§ PROBLEM STATEMENT
Starting at the line that contains "What parts and", copy each line through the end of the listing below. Include both ends and output nothing more.

§ THE RECORDS
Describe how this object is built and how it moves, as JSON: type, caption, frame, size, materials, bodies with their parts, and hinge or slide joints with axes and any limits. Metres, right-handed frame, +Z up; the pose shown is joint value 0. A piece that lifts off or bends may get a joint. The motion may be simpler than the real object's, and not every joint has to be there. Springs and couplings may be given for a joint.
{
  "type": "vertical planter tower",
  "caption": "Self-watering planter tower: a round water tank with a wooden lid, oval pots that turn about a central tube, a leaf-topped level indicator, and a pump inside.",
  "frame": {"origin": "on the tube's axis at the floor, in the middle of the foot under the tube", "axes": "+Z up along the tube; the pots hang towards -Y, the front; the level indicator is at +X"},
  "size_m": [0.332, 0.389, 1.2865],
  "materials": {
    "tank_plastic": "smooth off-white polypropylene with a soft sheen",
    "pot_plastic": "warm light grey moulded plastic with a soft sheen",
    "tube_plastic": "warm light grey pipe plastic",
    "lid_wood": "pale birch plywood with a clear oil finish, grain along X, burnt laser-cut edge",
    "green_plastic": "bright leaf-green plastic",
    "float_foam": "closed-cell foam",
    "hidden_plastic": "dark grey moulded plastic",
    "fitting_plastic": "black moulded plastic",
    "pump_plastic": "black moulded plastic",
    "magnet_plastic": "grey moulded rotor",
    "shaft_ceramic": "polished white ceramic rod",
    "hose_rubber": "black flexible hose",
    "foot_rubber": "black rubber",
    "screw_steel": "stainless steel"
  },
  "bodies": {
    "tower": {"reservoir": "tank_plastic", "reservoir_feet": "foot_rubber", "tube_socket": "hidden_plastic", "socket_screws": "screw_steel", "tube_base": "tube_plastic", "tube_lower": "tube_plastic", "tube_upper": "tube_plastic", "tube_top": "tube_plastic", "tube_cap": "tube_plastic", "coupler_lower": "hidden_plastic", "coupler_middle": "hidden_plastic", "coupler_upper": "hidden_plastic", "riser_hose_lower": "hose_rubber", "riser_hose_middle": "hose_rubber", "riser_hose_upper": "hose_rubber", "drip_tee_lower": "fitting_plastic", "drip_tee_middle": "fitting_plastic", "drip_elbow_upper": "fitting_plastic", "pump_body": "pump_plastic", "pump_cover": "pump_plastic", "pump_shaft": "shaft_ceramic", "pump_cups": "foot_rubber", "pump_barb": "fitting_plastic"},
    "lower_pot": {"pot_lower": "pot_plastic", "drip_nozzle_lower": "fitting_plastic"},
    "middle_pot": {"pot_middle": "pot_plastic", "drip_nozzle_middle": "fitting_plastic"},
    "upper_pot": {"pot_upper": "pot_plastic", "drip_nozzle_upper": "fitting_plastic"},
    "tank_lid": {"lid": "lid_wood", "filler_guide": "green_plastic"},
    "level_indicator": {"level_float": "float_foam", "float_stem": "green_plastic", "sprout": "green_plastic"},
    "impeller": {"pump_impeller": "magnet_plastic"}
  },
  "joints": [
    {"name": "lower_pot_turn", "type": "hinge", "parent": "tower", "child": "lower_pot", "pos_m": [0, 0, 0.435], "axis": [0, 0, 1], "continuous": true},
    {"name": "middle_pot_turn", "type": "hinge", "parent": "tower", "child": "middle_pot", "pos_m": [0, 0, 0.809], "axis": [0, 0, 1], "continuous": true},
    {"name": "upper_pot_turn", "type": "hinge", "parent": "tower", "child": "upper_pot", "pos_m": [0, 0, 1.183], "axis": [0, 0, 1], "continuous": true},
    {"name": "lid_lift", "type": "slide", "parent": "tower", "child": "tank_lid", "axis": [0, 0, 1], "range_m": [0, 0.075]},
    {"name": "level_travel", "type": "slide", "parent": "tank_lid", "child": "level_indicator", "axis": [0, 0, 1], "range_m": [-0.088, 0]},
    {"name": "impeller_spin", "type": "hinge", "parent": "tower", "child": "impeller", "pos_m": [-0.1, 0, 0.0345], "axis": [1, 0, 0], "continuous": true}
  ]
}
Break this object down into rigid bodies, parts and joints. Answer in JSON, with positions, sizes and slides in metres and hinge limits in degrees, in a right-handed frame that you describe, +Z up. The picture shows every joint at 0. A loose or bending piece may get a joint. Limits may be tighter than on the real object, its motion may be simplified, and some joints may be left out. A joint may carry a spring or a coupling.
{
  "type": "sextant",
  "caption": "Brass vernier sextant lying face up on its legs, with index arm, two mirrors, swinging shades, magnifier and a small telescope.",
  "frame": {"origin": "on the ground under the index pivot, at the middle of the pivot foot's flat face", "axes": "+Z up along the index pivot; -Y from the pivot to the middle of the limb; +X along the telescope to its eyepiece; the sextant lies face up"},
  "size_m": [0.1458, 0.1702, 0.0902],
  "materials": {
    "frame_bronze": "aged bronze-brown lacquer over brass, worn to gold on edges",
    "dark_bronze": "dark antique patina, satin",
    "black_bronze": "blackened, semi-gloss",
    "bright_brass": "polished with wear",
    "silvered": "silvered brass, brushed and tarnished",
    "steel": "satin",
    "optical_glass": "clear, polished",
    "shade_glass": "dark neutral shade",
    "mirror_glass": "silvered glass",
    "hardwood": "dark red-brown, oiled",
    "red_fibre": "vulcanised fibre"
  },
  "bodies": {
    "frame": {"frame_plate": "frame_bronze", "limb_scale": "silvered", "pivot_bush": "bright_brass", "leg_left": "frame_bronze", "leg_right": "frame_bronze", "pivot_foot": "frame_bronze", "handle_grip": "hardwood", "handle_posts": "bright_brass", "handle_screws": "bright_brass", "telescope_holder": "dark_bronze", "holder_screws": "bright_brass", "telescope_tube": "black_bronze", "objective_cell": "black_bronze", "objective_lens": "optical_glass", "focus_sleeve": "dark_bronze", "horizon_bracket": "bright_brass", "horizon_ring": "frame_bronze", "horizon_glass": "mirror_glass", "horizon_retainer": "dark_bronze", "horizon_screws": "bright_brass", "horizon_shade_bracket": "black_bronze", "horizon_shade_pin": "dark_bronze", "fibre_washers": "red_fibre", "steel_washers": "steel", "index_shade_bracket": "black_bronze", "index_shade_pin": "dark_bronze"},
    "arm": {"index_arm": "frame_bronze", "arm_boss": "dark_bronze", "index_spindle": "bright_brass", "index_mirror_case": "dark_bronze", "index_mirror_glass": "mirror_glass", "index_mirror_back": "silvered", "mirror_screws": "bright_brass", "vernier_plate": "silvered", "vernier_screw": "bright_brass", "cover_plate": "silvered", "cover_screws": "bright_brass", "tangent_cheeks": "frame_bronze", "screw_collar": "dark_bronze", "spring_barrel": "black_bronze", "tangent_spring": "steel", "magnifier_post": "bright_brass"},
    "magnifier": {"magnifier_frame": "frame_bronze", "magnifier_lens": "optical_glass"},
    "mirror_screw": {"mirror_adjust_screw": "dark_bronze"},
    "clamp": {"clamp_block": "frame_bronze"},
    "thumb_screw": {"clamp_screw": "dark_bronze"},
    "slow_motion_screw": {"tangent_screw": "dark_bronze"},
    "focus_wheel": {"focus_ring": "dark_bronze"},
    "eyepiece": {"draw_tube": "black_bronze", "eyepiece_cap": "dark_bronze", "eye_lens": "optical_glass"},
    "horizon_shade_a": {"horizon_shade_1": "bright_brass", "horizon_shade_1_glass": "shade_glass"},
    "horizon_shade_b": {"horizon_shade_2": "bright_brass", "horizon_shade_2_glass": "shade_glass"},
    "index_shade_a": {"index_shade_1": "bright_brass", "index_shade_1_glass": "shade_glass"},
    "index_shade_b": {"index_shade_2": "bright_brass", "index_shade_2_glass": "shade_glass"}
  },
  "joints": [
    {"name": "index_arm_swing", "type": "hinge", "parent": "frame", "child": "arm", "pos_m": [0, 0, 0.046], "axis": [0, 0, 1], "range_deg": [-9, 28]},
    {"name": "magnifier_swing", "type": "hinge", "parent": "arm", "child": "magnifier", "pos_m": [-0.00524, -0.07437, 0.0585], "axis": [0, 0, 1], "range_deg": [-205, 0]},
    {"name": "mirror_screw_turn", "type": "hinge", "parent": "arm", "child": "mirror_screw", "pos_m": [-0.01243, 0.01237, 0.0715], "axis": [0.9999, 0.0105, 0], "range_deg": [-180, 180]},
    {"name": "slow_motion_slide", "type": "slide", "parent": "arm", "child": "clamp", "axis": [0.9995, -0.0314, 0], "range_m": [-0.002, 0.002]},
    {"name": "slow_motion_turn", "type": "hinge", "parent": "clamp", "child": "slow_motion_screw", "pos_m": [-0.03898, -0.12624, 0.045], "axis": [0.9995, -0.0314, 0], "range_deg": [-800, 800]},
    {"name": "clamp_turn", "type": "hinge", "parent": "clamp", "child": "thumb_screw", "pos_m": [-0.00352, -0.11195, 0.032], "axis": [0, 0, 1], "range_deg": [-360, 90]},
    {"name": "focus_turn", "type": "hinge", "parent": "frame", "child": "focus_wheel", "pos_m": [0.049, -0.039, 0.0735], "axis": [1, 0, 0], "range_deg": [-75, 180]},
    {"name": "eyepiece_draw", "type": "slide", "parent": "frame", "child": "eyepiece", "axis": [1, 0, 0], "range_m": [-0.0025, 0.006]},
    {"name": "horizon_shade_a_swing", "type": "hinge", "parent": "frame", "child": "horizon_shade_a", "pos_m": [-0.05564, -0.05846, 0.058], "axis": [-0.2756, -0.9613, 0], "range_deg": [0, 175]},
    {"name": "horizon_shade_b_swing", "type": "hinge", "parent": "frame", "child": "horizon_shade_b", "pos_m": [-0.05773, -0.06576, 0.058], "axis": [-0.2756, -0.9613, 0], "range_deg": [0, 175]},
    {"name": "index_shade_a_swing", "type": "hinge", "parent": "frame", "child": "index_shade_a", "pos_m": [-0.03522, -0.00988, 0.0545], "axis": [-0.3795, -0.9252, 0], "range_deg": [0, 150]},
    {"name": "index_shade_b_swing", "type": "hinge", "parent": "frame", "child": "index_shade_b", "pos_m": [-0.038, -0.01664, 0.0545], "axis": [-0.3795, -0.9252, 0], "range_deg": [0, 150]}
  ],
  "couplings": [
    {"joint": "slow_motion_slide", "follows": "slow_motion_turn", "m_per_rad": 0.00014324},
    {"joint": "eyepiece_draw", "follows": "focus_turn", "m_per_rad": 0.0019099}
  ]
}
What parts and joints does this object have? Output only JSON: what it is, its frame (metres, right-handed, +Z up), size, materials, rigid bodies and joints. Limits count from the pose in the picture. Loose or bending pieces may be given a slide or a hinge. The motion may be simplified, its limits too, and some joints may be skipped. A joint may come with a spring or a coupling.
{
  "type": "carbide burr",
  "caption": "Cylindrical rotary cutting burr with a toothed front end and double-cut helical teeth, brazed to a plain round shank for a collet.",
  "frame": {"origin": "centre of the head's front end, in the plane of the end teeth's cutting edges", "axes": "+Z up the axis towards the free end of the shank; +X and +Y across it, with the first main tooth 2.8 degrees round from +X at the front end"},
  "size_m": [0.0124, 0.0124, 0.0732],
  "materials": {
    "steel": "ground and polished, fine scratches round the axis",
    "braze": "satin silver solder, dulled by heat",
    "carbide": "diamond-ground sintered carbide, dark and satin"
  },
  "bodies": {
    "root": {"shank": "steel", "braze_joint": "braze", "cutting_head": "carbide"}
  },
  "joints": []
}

§ ANSWER FOR THE TASK
What parts and joints does this object have? Output only JSON: what it is, its frame (metres, right-handed, +Z up), size, materials, rigid bodies and joints. Limits count from the pose in the picture. Loose or bending pieces may be given a slide or a hinge. The motion may be simplified, its limits too, and some joints may be skipped. A joint may come with a spring or a coupling.
{
  "type": "carbide burr",
  "caption": "Cylindrical rotary cutting burr with a toothed front end and double-cut helical teeth, brazed to a plain round shank for a collet.",
  "frame": {"origin": "centre of the head's front end, in the plane of the end teeth's cutting edges", "axes": "+Z up the axis towards the free end of the shank; +X and +Y across it, with the first main tooth 2.8 degrees round from +X at the front end"},
  "size_m": [0.0124, 0.0124, 0.0732],
  "materials": {
    "steel": "ground and polished, fine scratches round the axis",
    "braze": "satin silver solder, dulled by heat",
    "carbide": "diamond-ground sintered carbide, dark and satin"
  },
  "bodies": {
    "root": {"shank": "steel", "braze_joint": "braze", "cutting_head": "carbide"}
  },
  "joints": []
}